Your task is to write out the complete listing exactly as it is shown.
=-=-=-=-=
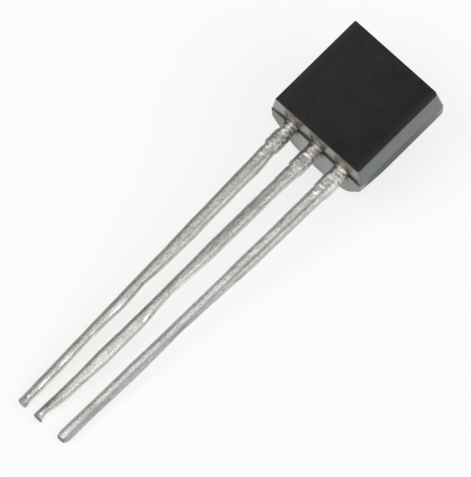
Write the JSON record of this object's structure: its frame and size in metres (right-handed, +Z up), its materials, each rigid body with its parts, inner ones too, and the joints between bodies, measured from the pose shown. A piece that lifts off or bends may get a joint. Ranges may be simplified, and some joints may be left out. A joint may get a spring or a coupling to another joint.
{
  "type": "to-92 transistor",
  "caption": "Small black moulded transistor with a flat front, a round back and long tinned leads, lying on its back with the lead tips on the bench.",
  "frame": {"origin": "on the surface the part rests on, under the middle of its bounding box", "axes": "+Z up, about 8.6 degrees off the normal of the flat face; +Y along the leads, from the lead tips towards the moulded body; +X across the leads, from the emitter lead to the collector lead"},
  "size_m": [0.0046, 0.0191, 0.0043],
  "materials": {
    "epoxy_moulding": "satin",
    "tinned_lead": "satin",
    "silicon": "polished",
    "solder": "satin",
    "bond_wire": "polished"
  },
  "bodies": {
    "root": {"moulded_body": "epoxy_moulding", "emitter_lead": "tinned_lead", "base_lead": "tinned_lead", "collector_lead": "tinned_lead", "silicon_die": "silicon", "die_attach": "solder", "emitter_bond_wire": "bond_wire", "base_bond_wire": "bond_wire"}
  },
  "joints": []
}
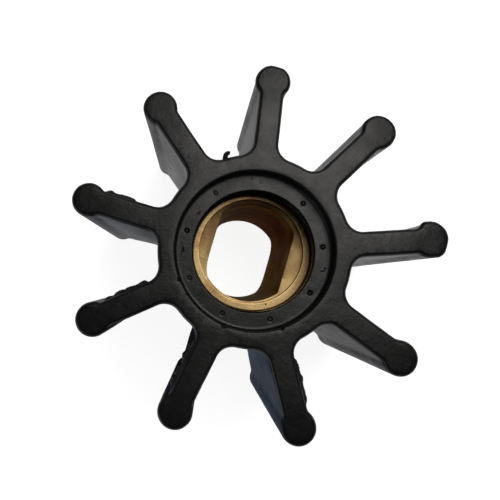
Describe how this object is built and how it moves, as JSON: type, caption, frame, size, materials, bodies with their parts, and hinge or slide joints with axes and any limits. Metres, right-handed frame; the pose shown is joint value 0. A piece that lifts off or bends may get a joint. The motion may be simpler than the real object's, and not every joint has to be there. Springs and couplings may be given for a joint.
{
  "type": "rubber pump impeller",
  "caption": "Flexible pump impeller: a black rubber hub with straight radial blades ending in round bulbs, moulded around a brass bush with a two-flat drive bore.",
  "frame": {"origin": "on the shaft axis, in the plane of the back end face, which the part rests on", "axes": "+Z along the shaft towards the front end face, the one with pips on its recessed ring; the flats of the drive bore face +X and -X, and -X is also a blade's centre line"},
  "size_m": [0.0632, 0.0642, 0.05],
  "materials": {
    "black_rubber": "moulded satin",
    "brass": "turned, lightly tarnished"
  },
  "bodies": {
    "root": {"rubber_impeller_body": "black_rubber", "brass_drive_bush": "brass"}
  },
  "joints": []
}
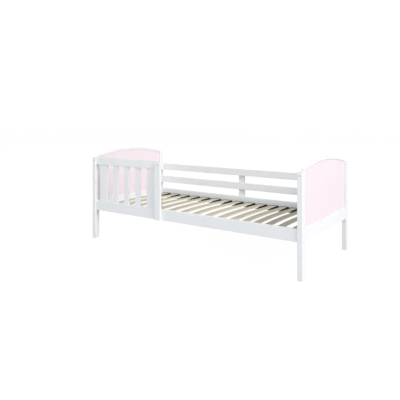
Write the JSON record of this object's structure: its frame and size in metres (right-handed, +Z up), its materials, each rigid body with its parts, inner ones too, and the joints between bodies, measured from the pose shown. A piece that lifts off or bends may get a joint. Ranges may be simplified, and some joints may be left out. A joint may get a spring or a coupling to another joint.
{
  "type": "toddler bed",
  "caption": "Painted toddler bed with arched end panels between square posts, a slatted front guard at the head end, open back rails and sprung slats in holders.",
  "frame": {"origin": "on the floor under the middle of the bed's bounding box", "axes": "+X along the bed from the head end (with the guard) to the foot end, +Y from the open front to the back rails, +Z up"},
  "size_m": [1.866, 0.9012, 0.732],
  "materials": {
    "white_lacquer": "satin white lacquer",
    "pink_panel": "satin pale pink lacquer on thin board",
    "birch_slat": "bare birch ply, lightly sealed",
    "black_plastic": "moulded matte black",
    "screw_dark": "mid grey cover plug",
    "zinc_steel": "zinc plated"
  },
  "bodies": {
    "root": {"post_head_front": "white_lacquer", "post_head_back": "white_lacquer", "post_foot_front": "white_lacquer", "post_foot_back": "white_lacquer", "head_arch_rail": "white_lacquer", "foot_arch_rail": "white_lacquer", "head_bottom_rail": "white_lacquer", "foot_bottom_rail": "white_lacquer", "side_rail_front": "white_lacquer", "side_rail_back": "white_lacquer", "back_rail_lower": "white_lacquer", "back_rail_upper": "white_lacquer", "back_support_board": "white_lacquer", "guard_top_rail": "white_lacquer", "guard_board_head": "white_lacquer", "guard_slat_1": "white_lacquer", "guard_slat_2": "white_lacquer", "guard_slat_3": "white_lacquer", "guard_board_foot": "white_lacquer", "guard_end_post": "white_lacquer", "head_panel": "pink_panel", "foot_panel": "pink_panel", "slat_01": "birch_slat", "slat_02": "birch_slat", "slat_03": "birch_slat", "slat_04": "birch_slat", "slat_05": "birch_slat", "slat_06": "birch_slat", "slat_07": "birch_slat", "slat_08": "birch_slat", "slat_09": "birch_slat", "slat_10": "birch_slat", "slat_11": "birch_slat", "slat_12": "birch_slat", "slat_13": "birch_slat", "slat_14": "birch_slat", "slat_15": "birch_slat", "slat_16": "birch_slat", "slat_holder_rail_front": "black_plastic", "slat_holder_rail_back": "black_plastic", "post_plug_head_front": "screw_dark", "post_plug_head_back": "screw_dark", "post_plug_foot_front": "screw_dark", "post_plug_foot_back": "screw_dark", "rail_stud_head_front": "zinc_steel", "rail_stud_head_back": "zinc_steel", "rail_stud_foot_front": "zinc_steel", "rail_stud_foot_back": "zinc_steel", "barrel_nut_head_front": "zinc_steel", "barrel_nut_head_back": "zinc_steel", "barrel_nut_foot_front": "zinc_steel", "barrel_nut_foot_back": "zinc_steel", "guard_screw_upper": "zinc_steel", "guard_screw_lower": "zinc_steel", "support_screw_low": "zinc_steel", "support_screw_middle": "zinc_steel", "support_screw_top": "zinc_steel"}
  },
  "joints": []
}
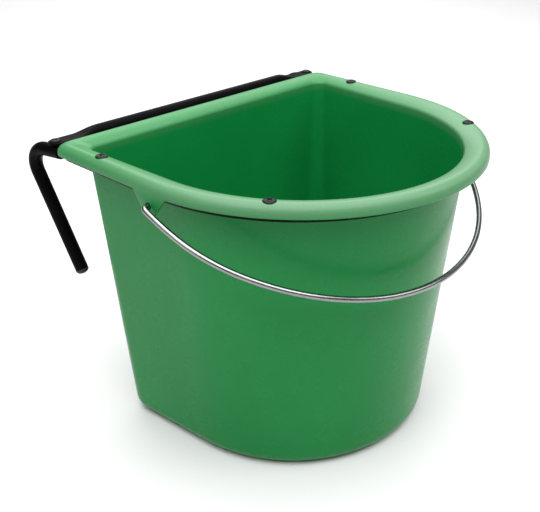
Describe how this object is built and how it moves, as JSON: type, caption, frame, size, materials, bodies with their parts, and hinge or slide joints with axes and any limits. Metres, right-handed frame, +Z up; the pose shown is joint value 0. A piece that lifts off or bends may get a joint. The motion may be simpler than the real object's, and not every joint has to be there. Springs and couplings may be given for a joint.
{
  "type": "hook-over feed bucket",
  "caption": "Flat-backed moulded plastic feed bucket with a black tube frame, rear hooks that hang it over a rail, a back bar with flattened ends and a swinging wire bail.",
  "frame": {"origin": "middle of the whole object's box in X and Y, at the underside of the bucket", "axes": "+Z up out of the bucket's mouth; +Y towards the flat back and the two hooks; +X across the width, to the right when the round front faces the viewer"},
  "size_m": [0.3388, 0.3311, 0.2625],
  "materials": {
    "green_plastic": "satin",
    "black_tube": "satin",
    "zinc_wire": "bright",
    "black_screw": "satin",
    "black_plug": "matte"
  },
  "bodies": {
    "bucket_body": {"bucket": "green_plastic", "frame_tube": "black_tube", "left_hook": "black_tube", "right_hook": "black_tube", "back_bar": "black_tube", "left_hook_plug": "black_plug", "right_hook_plug": "black_plug", "rear_left_screw": "black_screw", "rear_right_screw": "black_screw", "front_left_screw": "black_screw", "front_right_screw": "black_screw", "left_bar_screw": "black_screw", "right_bar_screw": "black_screw"},
    "bail_body": {"bail": "zinc_wire"}
  },
  "joints": [
    {"name": "bail_swing", "type": "hinge", "parent": "bucket_body", "child": "bail_body", "pos_m": [0, -0.00355, 0.2402], "axis": [-1, 0, 0], "range_deg": [-12, 172]}
  ]
}
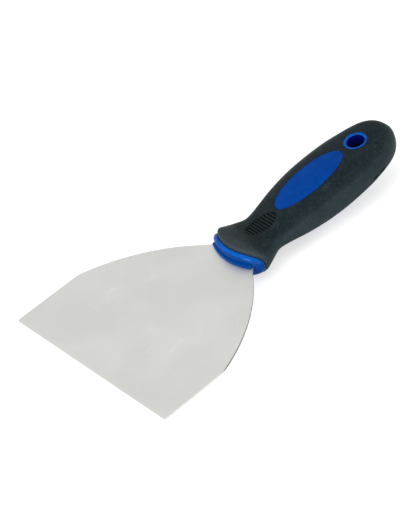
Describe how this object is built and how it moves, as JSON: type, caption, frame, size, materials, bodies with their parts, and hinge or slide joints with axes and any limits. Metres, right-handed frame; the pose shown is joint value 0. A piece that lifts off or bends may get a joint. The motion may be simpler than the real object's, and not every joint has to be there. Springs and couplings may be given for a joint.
{
  "type": "filling knife",
  "caption": "Wide flat filling knife: straight working edge, curved flanks, a collared two-material grip with an oval inlay, ribbed thumb patch and a lined hang hole.",
  "frame": {"origin": "on the axis of the hang hole, in the mid plane of the blade", "axes": "+X along the tool from the butt to the working edge, +Y across the tool to its left when seen from above with the edge forward, +Z square to the blade out of its upper face, along the hang hole"},
  "size_m": [0.2083, 0.125, 0.0213],
  "materials": {
    "blade_steel": "satin",
    "core_plastic": "semi-gloss",
    "grip_rubber": "matte"
  },
  "bodies": {
    "root": {"blade": "blade_steel", "handle_core": "core_plastic", "grip_overmould": "grip_rubber"}
  },
  "joints": []
}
=-=-=-=-=
:: FULL SOLUTION ::
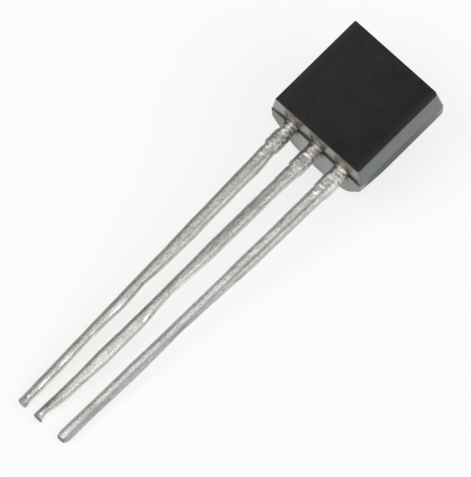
Write the JSON record of this object's structure: its frame and size in metres (right-handed, +Z up), its materials, each rigid body with its parts, inner ones too, and the joints between bodies, measured from the pose shown. A piece that lifts off or bends may get a joint. Ranges may be simplified, and some joints may be left out. A joint may get a spring or a coupling to another joint.
{
  "type": "to-92 transistor",
  "caption": "Small black moulded transistor with a flat front, a round back and long tinned leads, lying on its back with the lead tips on the bench.",
  "frame": {"origin": "on the surface the part rests on, under the middle of its bounding box", "axes": "+Z up, about 8.6 degrees off the normal of the flat face; +Y along the leads, from the lead tips towards the moulded body; +X across the leads, from the emitter lead to the collector lead"},
  "size_m": [0.0046, 0.0191, 0.0043],
  "materials": {
    "epoxy_moulding": "satin",
    "tinned_lead": "satin",
    "silicon": "polished",
    "solder": "satin",
    "bond_wire": "polished"
  },
  "bodies": {
    "root": {"moulded_body": "epoxy_moulding", "emitter_lead": "tinned_lead", "base_lead": "tinned_lead", "collector_lead": "tinned_lead", "silicon_die": "silicon", "die_attach": "solder", "emitter_bond_wire": "bond_wire", "base_bond_wire": "bond_wire"}
  },
  "joints": []
}
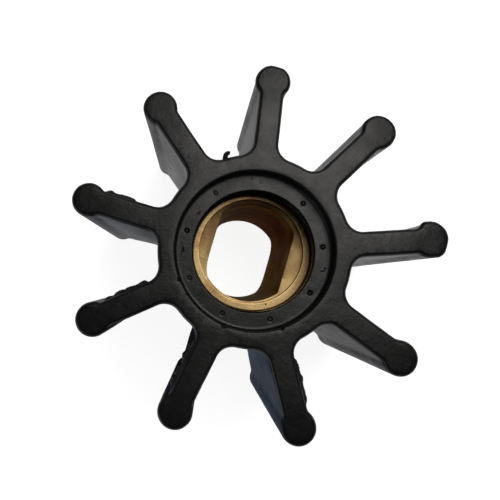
Describe how this object is built and how it moves, as JSON: type, caption, frame, size, materials, bodies with their parts, and hinge or slide joints with axes and any limits. Metres, right-handed frame; the pose shown is joint value 0. A piece that lifts off or bends may get a joint. The motion may be simpler than the real object's, and not every joint has to be there. Springs and couplings may be given for a joint.
{
  "type": "rubber pump impeller",
  "caption": "Flexible pump impeller: a black rubber hub with straight radial blades ending in round bulbs, moulded around a brass bush with a two-flat drive bore.",
  "frame": {"origin": "on the shaft axis, in the plane of the back end face, which the part rests on", "axes": "+Z along the shaft towards the front end face, the one with pips on its recessed ring; the flats of the drive bore face +X and -X, and -X is also a blade's centre line"},
  "size_m": [0.0632, 0.0642, 0.05],
  "materials": {
    "black_rubber": "moulded satin",
    "brass": "turned, lightly tarnished"
  },
  "bodies": {
    "root": {"rubber_impeller_body": "black_rubber", "brass_drive_bush": "brass"}
  },
  "joints": []
}
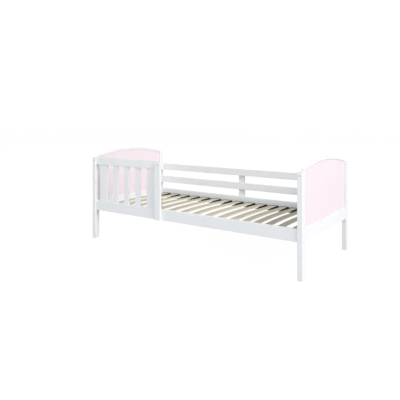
Write the JSON record of this object's structure: its frame and size in metres (right-handed, +Z up), its materials, each rigid body with its parts, inner ones too, and the joints between bodies, measured from the pose shown. A piece that lifts off or bends may get a joint. Ranges may be simplified, and some joints may be left out. A joint may get a spring or a coupling to another joint.
{
  "type": "toddler bed",
  "caption": "Painted toddler bed with arched end panels between square posts, a slatted front guard at the head end, open back rails and sprung slats in holders.",
  "frame": {"origin": "on the floor under the middle of the bed's bounding box", "axes": "+X along the bed from the head end (with the guard) to the foot end, +Y from the open front to the back rails, +Z up"},
  "size_m": [1.866, 0.9012, 0.732],
  "materials": {
    "white_lacquer": "satin white lacquer",
    "pink_panel": "satin pale pink lacquer on thin board",
    "birch_slat": "bare birch ply, lightly sealed",
    "black_plastic": "moulded matte black",
    "screw_dark": "mid grey cover plug",
    "zinc_steel": "zinc plated"
  },
  "bodies": {
    "root": {"post_head_front": "white_lacquer", "post_head_back": "white_lacquer", "post_foot_front": "white_lacquer", "post_foot_back": "white_lacquer", "head_arch_rail": "white_lacquer", "foot_arch_rail": "white_lacquer", "head_bottom_rail": "white_lacquer", "foot_bottom_rail": "white_lacquer", "side_rail_front": "white_lacquer", "side_rail_back": "white_lacquer", "back_rail_lower": "white_lacquer", "back_rail_upper": "white_lacquer", "back_support_board": "white_lacquer", "guard_top_rail": "white_lacquer", "guard_board_head": "white_lacquer", "guard_slat_1": "white_lacquer", "guard_slat_2": "white_lacquer", "guard_slat_3": "white_lacquer", "guard_board_foot": "white_lacquer", "guard_end_post": "white_lacquer", "head_panel": "pink_panel", "foot_panel": "pink_panel", "slat_01": "birch_slat", "slat_02": "birch_slat", "slat_03": "birch_slat", "slat_04": "birch_slat", "slat_05": "birch_slat", "slat_06": "birch_slat", "slat_07": "birch_slat", "slat_08": "birch_slat", "slat_09": "birch_slat", "slat_10": "birch_slat", "slat_11": "birch_slat", "slat_12": "birch_slat", "slat_13": "birch_slat", "slat_14": "birch_slat", "slat_15": "birch_slat", "slat_16": "birch_slat", "slat_holder_rail_front": "black_plastic", "slat_holder_rail_back": "black_plastic", "post_plug_head_front": "screw_dark", "post_plug_head_back": "screw_dark", "post_plug_foot_front": "screw_dark", "post_plug_foot_back": "screw_dark", "rail_stud_head_front": "zinc_steel", "rail_stud_head_back": "zinc_steel", "rail_stud_foot_front": "zinc_steel", "rail_stud_foot_back": "zinc_steel", "barrel_nut_head_front": "zinc_steel", "barrel_nut_head_back": "zinc_steel", "barrel_nut_foot_front": "zinc_steel", "barrel_nut_foot_back": "zinc_steel", "guard_screw_upper": "zinc_steel", "guard_screw_lower": "zinc_steel", "support_screw_low": "zinc_steel", "support_screw_middle": "zinc_steel", "support_screw_top": "zinc_steel"}
  },
  "joints": []
}
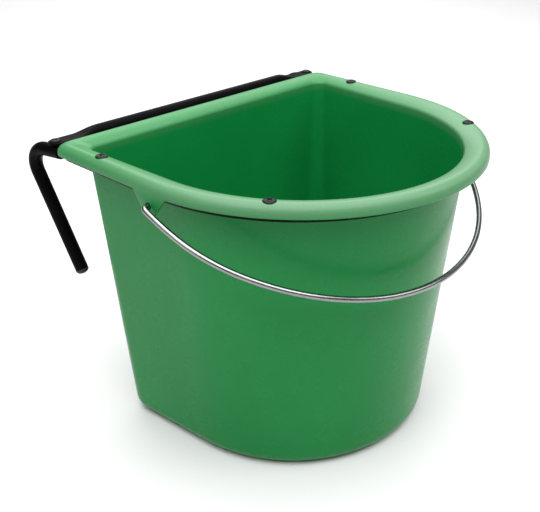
Describe how this object is built and how it moves, as JSON: type, caption, frame, size, materials, bodies with their parts, and hinge or slide joints with axes and any limits. Metres, right-handed frame, +Z up; the pose shown is joint value 0. A piece that lifts off or bends may get a joint. The motion may be simpler than the real object's, and not every joint has to be there. Springs and couplings may be given for a joint.
{
  "type": "hook-over feed bucket",
  "caption": "Flat-backed moulded plastic feed bucket with a black tube frame, rear hooks that hang it over a rail, a back bar with flattened ends and a swinging wire bail.",
  "frame": {"origin": "middle of the whole object's box in X and Y, at the underside of the bucket", "axes": "+Z up out of the bucket's mouth; +Y towards the flat back and the two hooks; +X across the width, to the right when the round front faces the viewer"},
  "size_m": [0.3388, 0.3311, 0.2625],
  "materials": {
    "green_plastic": "satin",
    "black_tube": "satin",
    "zinc_wire": "bright",
    "black_screw": "satin",
    "black_plug": "matte"
  },
  "bodies": {
    "bucket_body": {"bucket": "green_plastic", "frame_tube": "black_tube", "left_hook": "black_tube", "right_hook": "black_tube", "back_bar": "black_tube", "left_hook_plug": "black_plug", "right_hook_plug": "black_plug", "rear_left_screw": "black_screw", "rear_right_screw": "black_screw", "front_left_screw": "black_screw", "front_right_screw": "black_screw", "left_bar_screw": "black_screw", "right_bar_screw": "black_screw"},
    "bail_body": {"bail": "zinc_wire"}
  },
  "joints": [
    {"name": "bail_swing", "type": "hinge", "parent": "bucket_body", "child": "bail_body", "pos_m": [0, -0.00355, 0.2402], "axis": [-1, 0, 0], "range_deg": [-12, 172]}
  ]
}
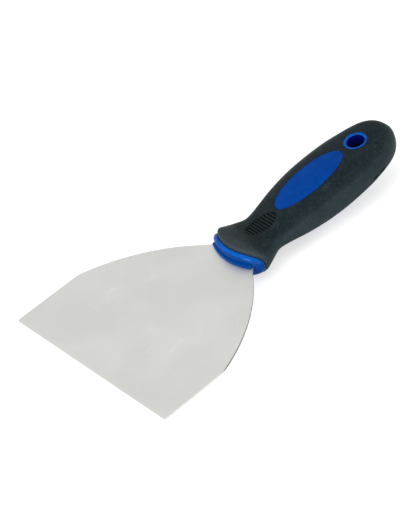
Describe how this object is built and how it moves, as JSON: type, caption, frame, size, materials, bodies with their parts, and hinge or slide joints with axes and any limits. Metres, right-handed frame; the pose shown is joint value 0. A piece that lifts off or bends may get a joint. The motion may be simpler than the real object's, and not every joint has to be there. Springs and couplings may be given for a joint.
{
  "type": "filling knife",
  "caption": "Wide flat filling knife: straight working edge, curved flanks, a collared two-material grip with an oval inlay, ribbed thumb patch and a lined hang hole.",
  "frame": {"origin": "on the axis of the hang hole, in the mid plane of the blade", "axes": "+X along the tool from the butt to the working edge, +Y across the tool to its left when seen from above with the edge forward, +Z square to the blade out of its upper face, along the hang hole"},
  "size_m": [0.2083, 0.125, 0.0213],
  "materials": {
    "blade_steel": "satin",
    "core_plastic": "semi-gloss",
    "grip_rubber": "matte"
  },
  "bodies": {
    "root": {"blade": "blade_steel", "handle_core": "core_plastic", "grip_overmould": "grip_rubber"}
  },
  "joints": []
}